start

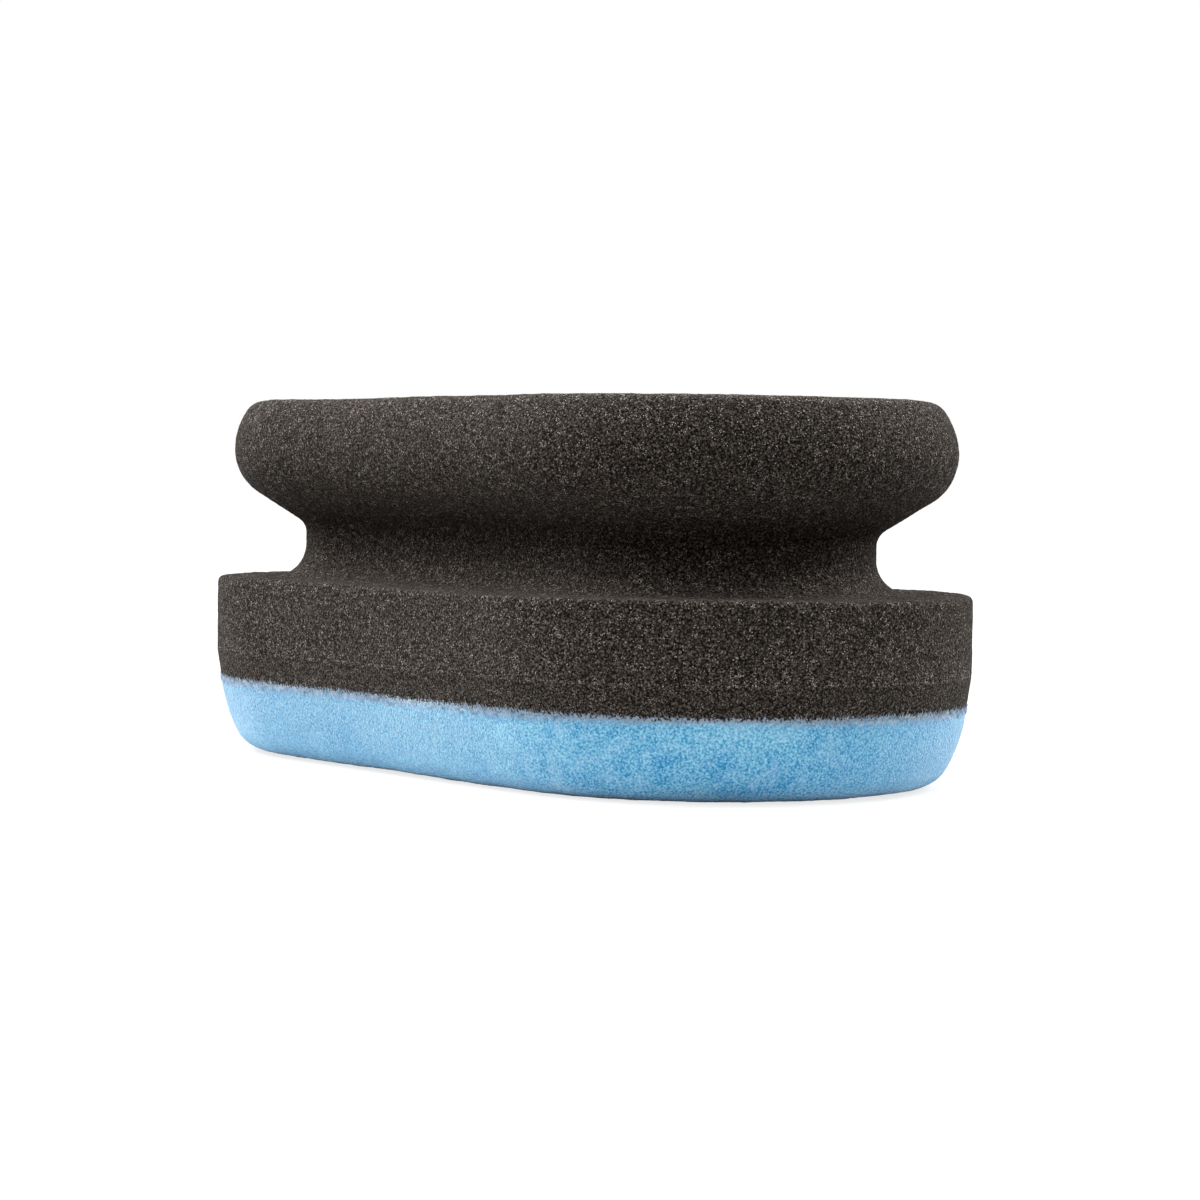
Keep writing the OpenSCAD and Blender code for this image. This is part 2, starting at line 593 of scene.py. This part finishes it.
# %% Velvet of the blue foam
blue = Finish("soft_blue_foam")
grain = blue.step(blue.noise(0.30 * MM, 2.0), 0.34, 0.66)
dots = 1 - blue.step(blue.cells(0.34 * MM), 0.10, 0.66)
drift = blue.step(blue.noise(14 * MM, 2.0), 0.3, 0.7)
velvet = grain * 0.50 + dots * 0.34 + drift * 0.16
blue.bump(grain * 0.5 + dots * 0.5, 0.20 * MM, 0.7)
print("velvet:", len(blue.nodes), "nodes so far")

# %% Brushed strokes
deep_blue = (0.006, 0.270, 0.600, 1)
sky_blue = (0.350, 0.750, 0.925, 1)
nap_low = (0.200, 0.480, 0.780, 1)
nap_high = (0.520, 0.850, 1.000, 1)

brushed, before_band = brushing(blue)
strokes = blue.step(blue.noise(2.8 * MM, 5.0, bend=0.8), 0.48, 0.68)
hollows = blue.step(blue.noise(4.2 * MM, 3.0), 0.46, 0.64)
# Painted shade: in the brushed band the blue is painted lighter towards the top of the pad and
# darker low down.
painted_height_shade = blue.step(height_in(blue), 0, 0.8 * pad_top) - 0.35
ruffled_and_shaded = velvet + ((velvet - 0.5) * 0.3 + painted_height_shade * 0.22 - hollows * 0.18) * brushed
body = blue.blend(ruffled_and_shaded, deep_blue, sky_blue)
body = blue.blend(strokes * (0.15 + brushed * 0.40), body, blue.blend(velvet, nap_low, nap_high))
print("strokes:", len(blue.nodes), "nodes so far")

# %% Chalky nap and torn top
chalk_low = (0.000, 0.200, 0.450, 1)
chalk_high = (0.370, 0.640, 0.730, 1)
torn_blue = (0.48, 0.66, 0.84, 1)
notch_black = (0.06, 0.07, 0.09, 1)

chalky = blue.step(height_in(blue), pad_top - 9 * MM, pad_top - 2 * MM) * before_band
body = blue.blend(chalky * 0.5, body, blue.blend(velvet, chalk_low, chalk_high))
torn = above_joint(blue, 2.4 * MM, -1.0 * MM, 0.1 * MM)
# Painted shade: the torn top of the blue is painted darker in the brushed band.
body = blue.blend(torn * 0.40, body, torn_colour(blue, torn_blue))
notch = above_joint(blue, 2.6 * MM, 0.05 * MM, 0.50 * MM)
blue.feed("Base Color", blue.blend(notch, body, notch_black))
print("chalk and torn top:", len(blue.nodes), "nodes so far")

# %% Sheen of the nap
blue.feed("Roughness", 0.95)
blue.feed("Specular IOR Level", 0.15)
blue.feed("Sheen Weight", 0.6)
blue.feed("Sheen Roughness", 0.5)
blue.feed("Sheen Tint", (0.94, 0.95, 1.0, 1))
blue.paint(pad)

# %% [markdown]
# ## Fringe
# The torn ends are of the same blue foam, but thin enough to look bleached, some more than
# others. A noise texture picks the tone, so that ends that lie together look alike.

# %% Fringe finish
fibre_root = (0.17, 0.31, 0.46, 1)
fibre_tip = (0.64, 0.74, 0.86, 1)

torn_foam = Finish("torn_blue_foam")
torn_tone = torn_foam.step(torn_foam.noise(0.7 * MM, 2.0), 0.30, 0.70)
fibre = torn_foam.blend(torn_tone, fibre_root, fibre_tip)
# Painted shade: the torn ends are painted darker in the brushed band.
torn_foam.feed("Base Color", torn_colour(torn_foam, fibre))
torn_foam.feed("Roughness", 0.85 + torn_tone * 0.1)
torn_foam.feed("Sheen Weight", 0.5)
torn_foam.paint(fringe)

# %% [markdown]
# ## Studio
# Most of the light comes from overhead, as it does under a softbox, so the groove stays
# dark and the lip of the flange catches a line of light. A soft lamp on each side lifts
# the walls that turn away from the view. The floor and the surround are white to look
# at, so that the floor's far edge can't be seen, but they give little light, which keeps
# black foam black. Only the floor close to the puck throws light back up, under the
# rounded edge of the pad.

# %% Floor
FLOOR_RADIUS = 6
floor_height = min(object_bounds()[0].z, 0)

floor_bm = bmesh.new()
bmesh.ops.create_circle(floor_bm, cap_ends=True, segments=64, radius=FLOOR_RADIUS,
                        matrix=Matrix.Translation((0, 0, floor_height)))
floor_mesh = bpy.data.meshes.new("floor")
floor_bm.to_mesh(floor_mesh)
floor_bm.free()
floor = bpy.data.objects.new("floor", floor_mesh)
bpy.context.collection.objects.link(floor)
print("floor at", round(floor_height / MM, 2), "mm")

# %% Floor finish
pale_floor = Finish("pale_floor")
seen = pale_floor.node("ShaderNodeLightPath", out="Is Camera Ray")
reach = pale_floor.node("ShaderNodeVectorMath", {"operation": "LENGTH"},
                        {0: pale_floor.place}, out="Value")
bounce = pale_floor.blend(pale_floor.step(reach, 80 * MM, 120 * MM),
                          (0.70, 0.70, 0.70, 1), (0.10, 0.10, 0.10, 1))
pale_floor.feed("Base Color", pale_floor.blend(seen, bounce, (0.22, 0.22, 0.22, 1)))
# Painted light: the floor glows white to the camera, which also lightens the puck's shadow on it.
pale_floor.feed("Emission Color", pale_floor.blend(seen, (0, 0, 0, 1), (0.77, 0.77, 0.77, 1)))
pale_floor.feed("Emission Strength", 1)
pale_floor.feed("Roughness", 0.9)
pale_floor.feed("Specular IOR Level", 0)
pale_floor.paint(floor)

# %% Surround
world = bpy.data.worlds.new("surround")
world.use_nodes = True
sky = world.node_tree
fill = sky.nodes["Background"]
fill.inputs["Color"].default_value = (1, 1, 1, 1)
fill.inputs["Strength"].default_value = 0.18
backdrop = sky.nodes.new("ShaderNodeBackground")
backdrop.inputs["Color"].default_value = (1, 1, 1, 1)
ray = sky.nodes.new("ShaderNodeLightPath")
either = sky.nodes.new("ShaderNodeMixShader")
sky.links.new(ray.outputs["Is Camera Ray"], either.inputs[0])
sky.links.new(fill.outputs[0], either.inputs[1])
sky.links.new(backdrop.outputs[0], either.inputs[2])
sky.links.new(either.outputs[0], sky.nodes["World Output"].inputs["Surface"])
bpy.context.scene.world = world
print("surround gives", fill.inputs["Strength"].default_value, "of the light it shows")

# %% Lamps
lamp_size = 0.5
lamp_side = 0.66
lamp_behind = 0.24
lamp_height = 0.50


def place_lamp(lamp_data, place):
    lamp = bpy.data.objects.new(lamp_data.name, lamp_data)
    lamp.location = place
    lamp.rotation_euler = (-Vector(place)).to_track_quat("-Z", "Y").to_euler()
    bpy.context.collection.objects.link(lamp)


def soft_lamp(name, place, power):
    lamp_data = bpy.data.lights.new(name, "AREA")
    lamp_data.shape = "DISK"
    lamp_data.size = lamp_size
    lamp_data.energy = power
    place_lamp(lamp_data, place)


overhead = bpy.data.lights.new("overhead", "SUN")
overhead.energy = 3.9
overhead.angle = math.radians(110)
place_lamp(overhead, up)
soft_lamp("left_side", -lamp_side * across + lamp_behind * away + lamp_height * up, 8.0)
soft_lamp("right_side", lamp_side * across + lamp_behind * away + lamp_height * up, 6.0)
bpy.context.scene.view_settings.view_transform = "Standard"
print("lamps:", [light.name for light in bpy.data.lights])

end
start

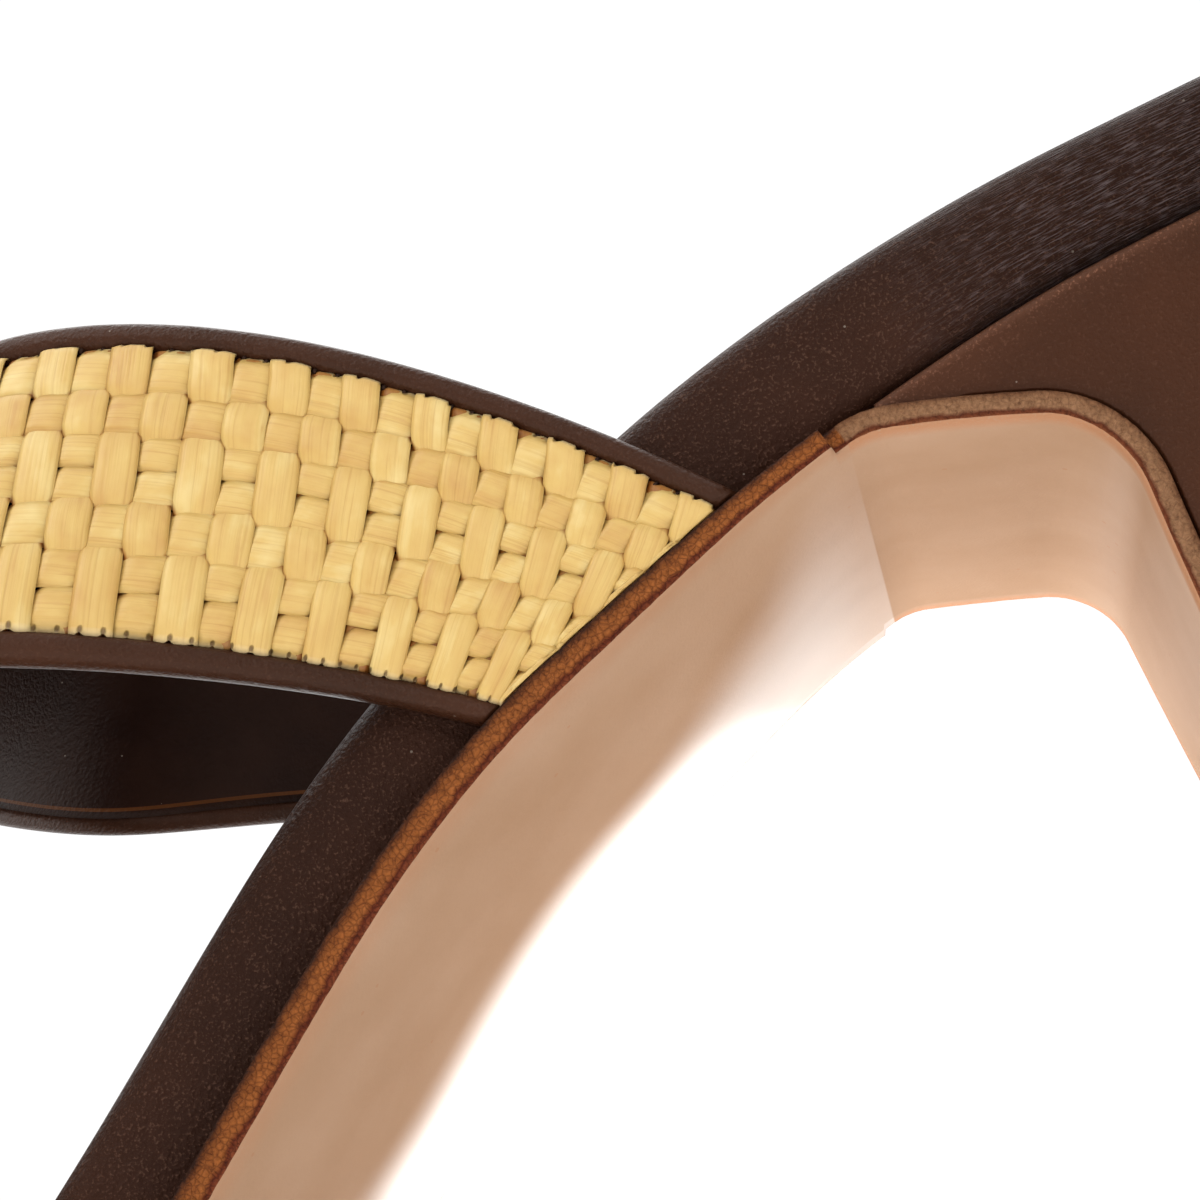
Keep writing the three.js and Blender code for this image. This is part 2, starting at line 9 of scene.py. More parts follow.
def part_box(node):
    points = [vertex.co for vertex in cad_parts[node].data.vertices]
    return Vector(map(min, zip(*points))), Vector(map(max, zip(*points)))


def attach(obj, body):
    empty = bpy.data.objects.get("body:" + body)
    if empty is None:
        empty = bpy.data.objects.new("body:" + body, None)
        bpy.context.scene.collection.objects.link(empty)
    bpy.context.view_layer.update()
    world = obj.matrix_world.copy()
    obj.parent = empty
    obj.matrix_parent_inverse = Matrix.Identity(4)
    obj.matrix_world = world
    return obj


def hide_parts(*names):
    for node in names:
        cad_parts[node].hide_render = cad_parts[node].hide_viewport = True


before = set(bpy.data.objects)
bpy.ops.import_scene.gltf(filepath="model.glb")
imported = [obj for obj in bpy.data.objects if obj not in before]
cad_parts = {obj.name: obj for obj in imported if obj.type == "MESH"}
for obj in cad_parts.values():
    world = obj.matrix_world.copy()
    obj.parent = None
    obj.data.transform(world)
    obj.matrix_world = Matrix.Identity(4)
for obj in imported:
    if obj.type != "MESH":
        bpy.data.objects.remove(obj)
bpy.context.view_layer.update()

end

REQUIRED WORK -> Exactly those lines that run from the line with "Keep writing the OpenSCAD" through the line with "notch_black = (0.06, 0.07, 0.09, 1)" are to be reproduced; both end lines belong to the range.

PROBLEM SOLUTION ->
Keep writing the OpenSCAD and Blender code for this image. This is part 2, starting at line 593 of scene.py. This part finishes it.
# %% Velvet of the blue foam
blue = Finish("soft_blue_foam")
grain = blue.step(blue.noise(0.30 * MM, 2.0), 0.34, 0.66)
dots = 1 - blue.step(blue.cells(0.34 * MM), 0.10, 0.66)
drift = blue.step(blue.noise(14 * MM, 2.0), 0.3, 0.7)
velvet = grain * 0.50 + dots * 0.34 + drift * 0.16
blue.bump(grain * 0.5 + dots * 0.5, 0.20 * MM, 0.7)
print("velvet:", len(blue.nodes), "nodes so far")

# %% Brushed strokes
deep_blue = (0.006, 0.270, 0.600, 1)
sky_blue = (0.350, 0.750, 0.925, 1)
nap_low = (0.200, 0.480, 0.780, 1)
nap_high = (0.520, 0.850, 1.000, 1)

brushed, before_band = brushing(blue)
strokes = blue.step(blue.noise(2.8 * MM, 5.0, bend=0.8), 0.48, 0.68)
hollows = blue.step(blue.noise(4.2 * MM, 3.0), 0.46, 0.64)
# Painted shade: in the brushed band the blue is painted lighter towards the top of the pad and
# darker low down.
painted_height_shade = blue.step(height_in(blue), 0, 0.8 * pad_top) - 0.35
ruffled_and_shaded = velvet + ((velvet - 0.5) * 0.3 + painted_height_shade * 0.22 - hollows * 0.18) * brushed
body = blue.blend(ruffled_and_shaded, deep_blue, sky_blue)
body = blue.blend(strokes * (0.15 + brushed * 0.40), body, blue.blend(velvet, nap_low, nap_high))
print("strokes:", len(blue.nodes), "nodes so far")

# %% Chalky nap and torn top
chalk_low = (0.000, 0.200, 0.450, 1)
chalk_high = (0.370, 0.640, 0.730, 1)
torn_blue = (0.48, 0.66, 0.84, 1)
notch_black = (0.06, 0.07, 0.09, 1)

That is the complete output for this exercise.